**Short problem**
Repeat every line, exactly, from the very first through the one where "material and its" appears. Add nothing else.

───── Information provided

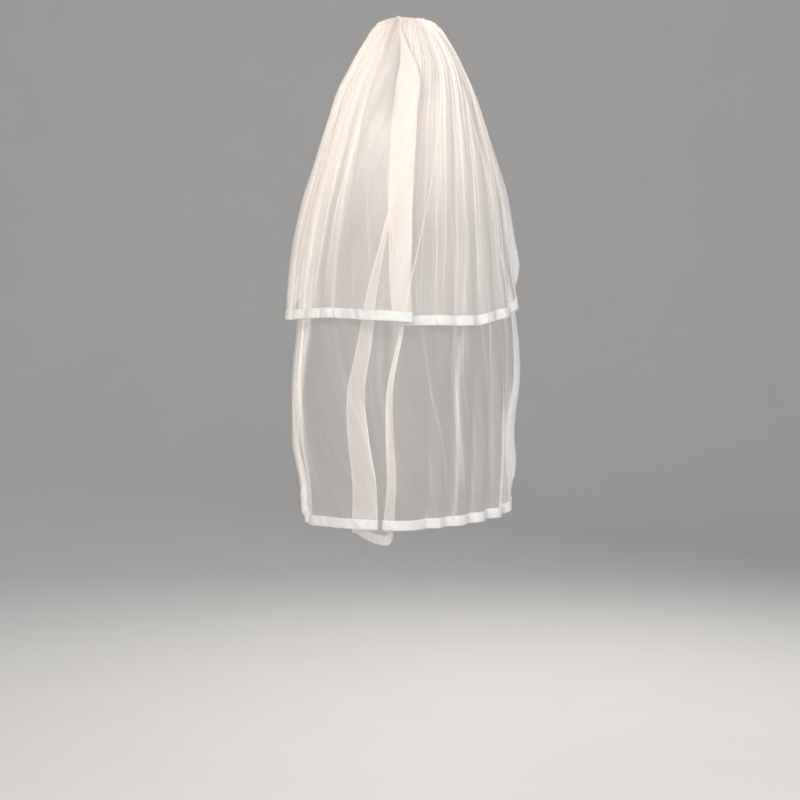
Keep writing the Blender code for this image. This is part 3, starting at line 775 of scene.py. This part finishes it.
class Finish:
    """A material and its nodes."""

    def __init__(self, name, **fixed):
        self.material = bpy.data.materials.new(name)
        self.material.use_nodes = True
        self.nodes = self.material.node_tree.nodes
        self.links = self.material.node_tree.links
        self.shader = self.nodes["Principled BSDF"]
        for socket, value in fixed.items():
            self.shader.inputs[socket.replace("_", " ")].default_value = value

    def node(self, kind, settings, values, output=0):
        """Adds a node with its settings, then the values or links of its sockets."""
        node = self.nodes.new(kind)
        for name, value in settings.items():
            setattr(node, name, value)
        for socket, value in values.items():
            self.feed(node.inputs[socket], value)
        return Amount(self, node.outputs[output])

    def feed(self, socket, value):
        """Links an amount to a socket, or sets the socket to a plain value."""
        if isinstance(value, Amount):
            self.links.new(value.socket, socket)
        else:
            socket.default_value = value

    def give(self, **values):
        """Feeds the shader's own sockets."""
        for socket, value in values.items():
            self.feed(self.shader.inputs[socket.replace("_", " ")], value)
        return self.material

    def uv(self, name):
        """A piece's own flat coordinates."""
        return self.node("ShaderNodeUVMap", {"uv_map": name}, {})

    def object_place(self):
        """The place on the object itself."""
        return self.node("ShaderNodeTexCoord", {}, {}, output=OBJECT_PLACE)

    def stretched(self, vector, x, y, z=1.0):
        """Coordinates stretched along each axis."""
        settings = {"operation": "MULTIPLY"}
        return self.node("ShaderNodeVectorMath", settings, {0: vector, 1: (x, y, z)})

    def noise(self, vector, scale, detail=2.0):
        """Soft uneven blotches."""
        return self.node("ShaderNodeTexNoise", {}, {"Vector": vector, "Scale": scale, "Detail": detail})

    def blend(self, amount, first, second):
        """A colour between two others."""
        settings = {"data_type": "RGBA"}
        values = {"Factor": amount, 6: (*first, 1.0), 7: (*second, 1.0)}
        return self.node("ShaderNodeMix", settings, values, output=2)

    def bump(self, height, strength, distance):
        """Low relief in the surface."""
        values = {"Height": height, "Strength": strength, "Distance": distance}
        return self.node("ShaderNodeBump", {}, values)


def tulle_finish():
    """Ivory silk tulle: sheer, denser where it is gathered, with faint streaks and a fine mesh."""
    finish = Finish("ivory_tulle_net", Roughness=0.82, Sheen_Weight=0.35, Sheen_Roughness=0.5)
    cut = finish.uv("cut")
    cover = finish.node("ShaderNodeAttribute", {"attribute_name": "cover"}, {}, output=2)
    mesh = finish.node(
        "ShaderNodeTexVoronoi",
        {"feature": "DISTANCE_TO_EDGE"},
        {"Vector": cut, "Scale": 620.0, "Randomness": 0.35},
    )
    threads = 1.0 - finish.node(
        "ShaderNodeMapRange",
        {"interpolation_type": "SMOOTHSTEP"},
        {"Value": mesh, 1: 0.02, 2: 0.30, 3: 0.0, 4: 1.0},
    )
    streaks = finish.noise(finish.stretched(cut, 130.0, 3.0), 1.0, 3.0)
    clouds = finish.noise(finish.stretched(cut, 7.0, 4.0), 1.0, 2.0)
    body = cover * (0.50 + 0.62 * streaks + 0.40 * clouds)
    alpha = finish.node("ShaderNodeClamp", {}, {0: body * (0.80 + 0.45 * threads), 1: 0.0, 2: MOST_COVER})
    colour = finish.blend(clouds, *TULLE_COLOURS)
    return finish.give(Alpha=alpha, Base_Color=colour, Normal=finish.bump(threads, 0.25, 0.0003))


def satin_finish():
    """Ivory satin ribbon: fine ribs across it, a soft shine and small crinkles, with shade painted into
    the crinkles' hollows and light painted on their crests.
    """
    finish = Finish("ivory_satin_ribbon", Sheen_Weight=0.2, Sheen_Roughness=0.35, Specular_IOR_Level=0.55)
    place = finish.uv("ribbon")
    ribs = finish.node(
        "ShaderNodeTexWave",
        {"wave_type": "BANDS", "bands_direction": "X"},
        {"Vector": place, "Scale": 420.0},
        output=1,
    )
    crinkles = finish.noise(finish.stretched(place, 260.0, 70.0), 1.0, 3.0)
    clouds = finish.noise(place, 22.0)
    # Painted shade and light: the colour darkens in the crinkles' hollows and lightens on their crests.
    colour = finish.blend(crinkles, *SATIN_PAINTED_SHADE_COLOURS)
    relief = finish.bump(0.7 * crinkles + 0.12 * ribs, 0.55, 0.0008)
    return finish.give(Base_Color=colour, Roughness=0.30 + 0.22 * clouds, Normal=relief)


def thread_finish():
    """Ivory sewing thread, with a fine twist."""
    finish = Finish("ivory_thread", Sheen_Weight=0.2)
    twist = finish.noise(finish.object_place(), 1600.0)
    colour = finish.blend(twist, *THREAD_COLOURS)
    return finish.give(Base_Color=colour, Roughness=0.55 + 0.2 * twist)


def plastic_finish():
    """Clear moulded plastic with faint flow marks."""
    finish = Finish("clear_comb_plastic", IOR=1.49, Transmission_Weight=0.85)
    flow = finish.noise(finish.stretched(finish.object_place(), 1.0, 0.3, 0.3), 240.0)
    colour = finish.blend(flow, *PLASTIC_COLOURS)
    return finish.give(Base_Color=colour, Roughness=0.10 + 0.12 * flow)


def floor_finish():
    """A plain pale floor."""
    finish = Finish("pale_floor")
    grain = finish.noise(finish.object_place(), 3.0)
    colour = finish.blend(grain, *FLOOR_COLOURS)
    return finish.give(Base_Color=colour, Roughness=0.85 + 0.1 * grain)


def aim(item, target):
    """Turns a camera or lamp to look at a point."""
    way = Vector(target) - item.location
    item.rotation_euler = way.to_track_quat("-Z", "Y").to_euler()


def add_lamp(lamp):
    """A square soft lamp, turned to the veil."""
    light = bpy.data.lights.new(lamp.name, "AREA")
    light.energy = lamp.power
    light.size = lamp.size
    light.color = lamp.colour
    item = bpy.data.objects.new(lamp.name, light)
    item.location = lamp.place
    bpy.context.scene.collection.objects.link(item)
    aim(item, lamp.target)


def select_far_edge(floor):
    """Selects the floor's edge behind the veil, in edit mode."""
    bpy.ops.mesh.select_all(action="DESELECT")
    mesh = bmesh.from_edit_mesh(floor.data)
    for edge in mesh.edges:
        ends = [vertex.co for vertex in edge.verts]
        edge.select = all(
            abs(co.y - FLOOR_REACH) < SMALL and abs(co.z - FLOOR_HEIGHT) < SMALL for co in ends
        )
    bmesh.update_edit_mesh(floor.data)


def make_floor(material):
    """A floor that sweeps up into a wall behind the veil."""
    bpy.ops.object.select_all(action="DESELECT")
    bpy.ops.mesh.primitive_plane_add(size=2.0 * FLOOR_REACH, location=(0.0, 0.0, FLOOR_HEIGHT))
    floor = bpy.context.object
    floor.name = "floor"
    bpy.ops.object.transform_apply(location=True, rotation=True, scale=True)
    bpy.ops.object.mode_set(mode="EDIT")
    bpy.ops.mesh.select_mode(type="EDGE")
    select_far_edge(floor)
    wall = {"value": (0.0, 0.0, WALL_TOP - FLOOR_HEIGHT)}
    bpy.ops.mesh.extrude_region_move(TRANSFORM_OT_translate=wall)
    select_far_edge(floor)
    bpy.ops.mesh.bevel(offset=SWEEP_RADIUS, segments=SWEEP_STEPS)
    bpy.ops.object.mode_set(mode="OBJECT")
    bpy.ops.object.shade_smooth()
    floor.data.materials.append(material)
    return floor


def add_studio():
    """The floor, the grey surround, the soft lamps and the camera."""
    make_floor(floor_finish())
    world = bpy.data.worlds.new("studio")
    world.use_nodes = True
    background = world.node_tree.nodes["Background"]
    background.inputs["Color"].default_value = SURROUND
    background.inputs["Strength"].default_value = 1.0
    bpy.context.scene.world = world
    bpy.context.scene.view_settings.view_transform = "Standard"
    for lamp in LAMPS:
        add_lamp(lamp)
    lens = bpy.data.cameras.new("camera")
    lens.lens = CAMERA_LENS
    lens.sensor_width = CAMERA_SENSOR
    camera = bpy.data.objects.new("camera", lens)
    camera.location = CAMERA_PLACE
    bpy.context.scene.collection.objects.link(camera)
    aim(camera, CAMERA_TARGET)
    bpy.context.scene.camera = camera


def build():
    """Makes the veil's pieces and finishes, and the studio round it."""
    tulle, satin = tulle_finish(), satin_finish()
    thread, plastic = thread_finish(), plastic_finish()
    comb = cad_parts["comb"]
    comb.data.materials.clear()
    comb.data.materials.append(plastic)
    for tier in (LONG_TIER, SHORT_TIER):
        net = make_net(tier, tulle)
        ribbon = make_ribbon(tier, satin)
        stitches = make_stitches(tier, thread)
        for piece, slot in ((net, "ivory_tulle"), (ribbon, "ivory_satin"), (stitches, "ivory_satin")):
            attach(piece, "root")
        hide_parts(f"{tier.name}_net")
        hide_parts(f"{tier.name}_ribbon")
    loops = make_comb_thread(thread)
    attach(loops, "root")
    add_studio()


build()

──────────

**Task result**
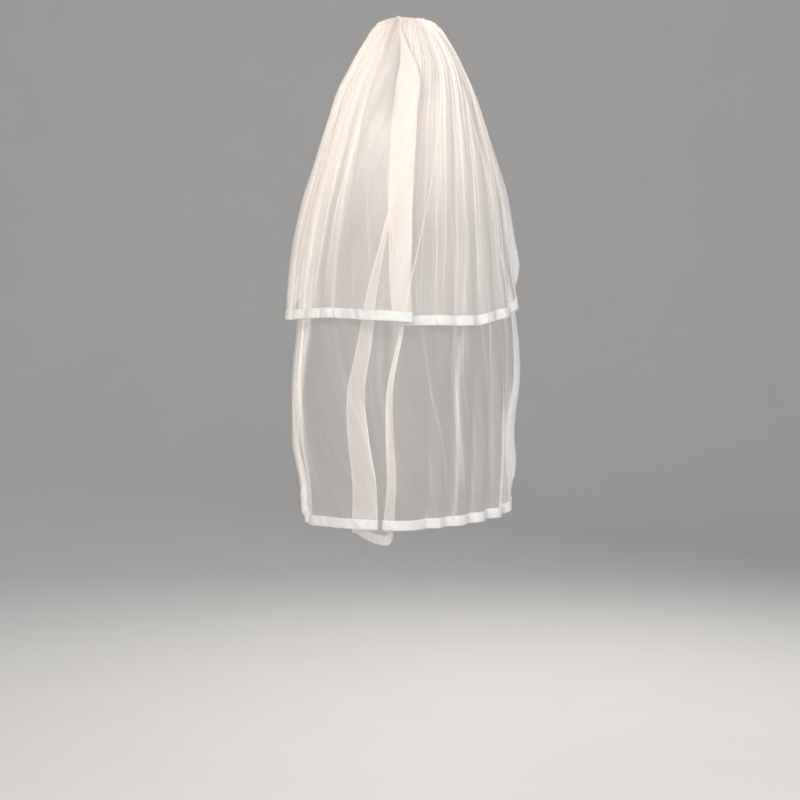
Keep writing the Blender code for this image. This is part 3, starting at line 775 of scene.py. This part finishes it.
class Finish:
    """A material and its nodes."""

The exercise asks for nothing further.